Zarówno Beata Szydło, jak i Mateusz Morawiecki zarysowali całkiem realny plan wyrwania Polski z kolonialnych zależności od najbogatszych państw UE. Te zależności polegają nie tylko na opanowaniu rynków czy przewadze konkurencyjnej (często monopolu), ale przede wszystkim na traktowaniu polskiej gospodarki jako zasobu tańszej siły roboczej oraz wytwórcy półproduktów czy podzespołów dla gospodarek niemieckiej, francuskiej, hiszpańskiej, włoskiej czy holenderskiej. W takiej sytuacji do polskiego budżetu i polskich firm trafia znacznie mniej pieniędzy, gdyż niska jest wartość dodana tych półproduktów czy podzespołów. Ta wartość dodana kilkakrotnie wzrasta, gdy podzespoły zostaną połączone w Niemczech bądź Francji i wzbogacone o tamtejsze know-how. I to jest główny powód na przykład świetnych wyników niemieckiego eksportu, mającego już ponad 50-procentowy udział w PKB Niemiec. Skądinąd Niemcy nawet Francję traktują jak poddostawcę, a co dopiero Polskę, Węgry czy Słowację.

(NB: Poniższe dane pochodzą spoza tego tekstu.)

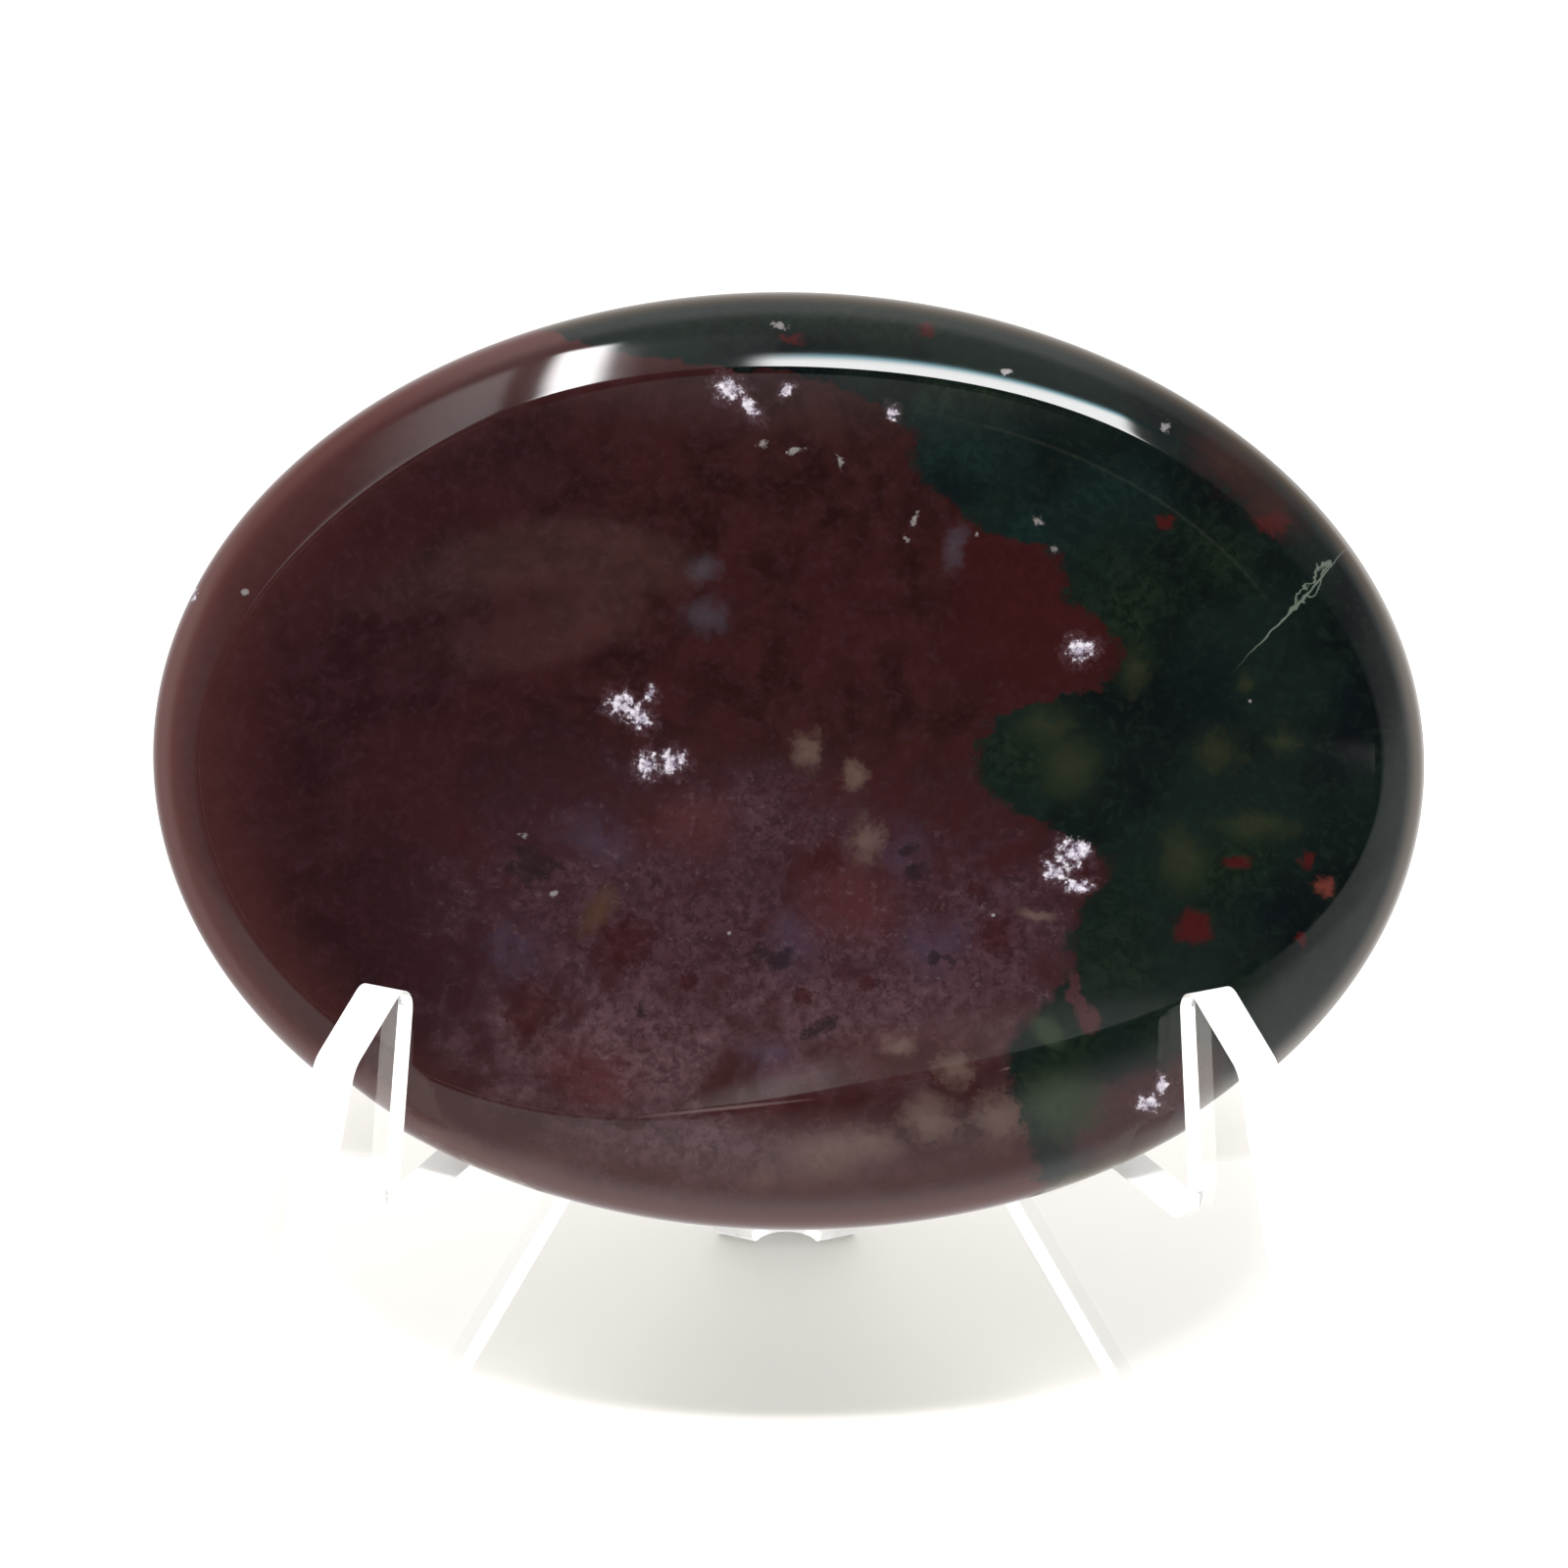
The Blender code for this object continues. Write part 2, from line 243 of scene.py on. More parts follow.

Perspektywa choćby częściowego wyzwolenia się Polski z kolonialnego statusu naszej gospodarki wobec silniejszych państw, przede wszystkim Niemiec, jest problemem, bowiem w dłuższej perspektywie polski budżet przejmie sporą część pieniędzy trafiających dotychczas do budżetów innych państw (i firm z tych krajów). Rządy tych państw robią więc wszystko, żeby Polskę utrzymać w dotychczasowych zależnościach. I każdy argument jest dobry, na przykład ten o niszczeniu praworządności i łamaniu europejskich wartości. A Unia Europejska, zdominowana przez najsilniejsze państwa, służy nie tylko za narzędzie dyscyplinowania takich krajów jak Polska, ale wręcz za główny środek utrzymywania ich w kolonialnej zależności. Oczywiście nijak się to ma to wartości i zasad zapisanych w kilku pierwszych artykułach traktatu europejskiego. W istocie unijne instytucje sankcjonują i utrzymują dominację klubu najsilniejszych państw oraz nie dopuszczają, by te ambitniejsze z biedniejszych wybiły się na niepodległość, przede wszystkim gospodarczą. Unia Europejska pełni więc funkcję strażnika status quo, a nawet policjanta i prokuratora, skoro chce karać niepokorne państwa. A w tle są oczywiście wielkie pieniądze (setki miliardów złotych), które nie tworzyły bogactwa i dostatku w Polsce, tylko umacniały te wartości w państwach z klubu najsilniejszych. Zrozumiałe jest więc dążenie Berlina, Paryża oraz Brukseli, żeby było tak jak było. Tyle że Polska ma już tego dość.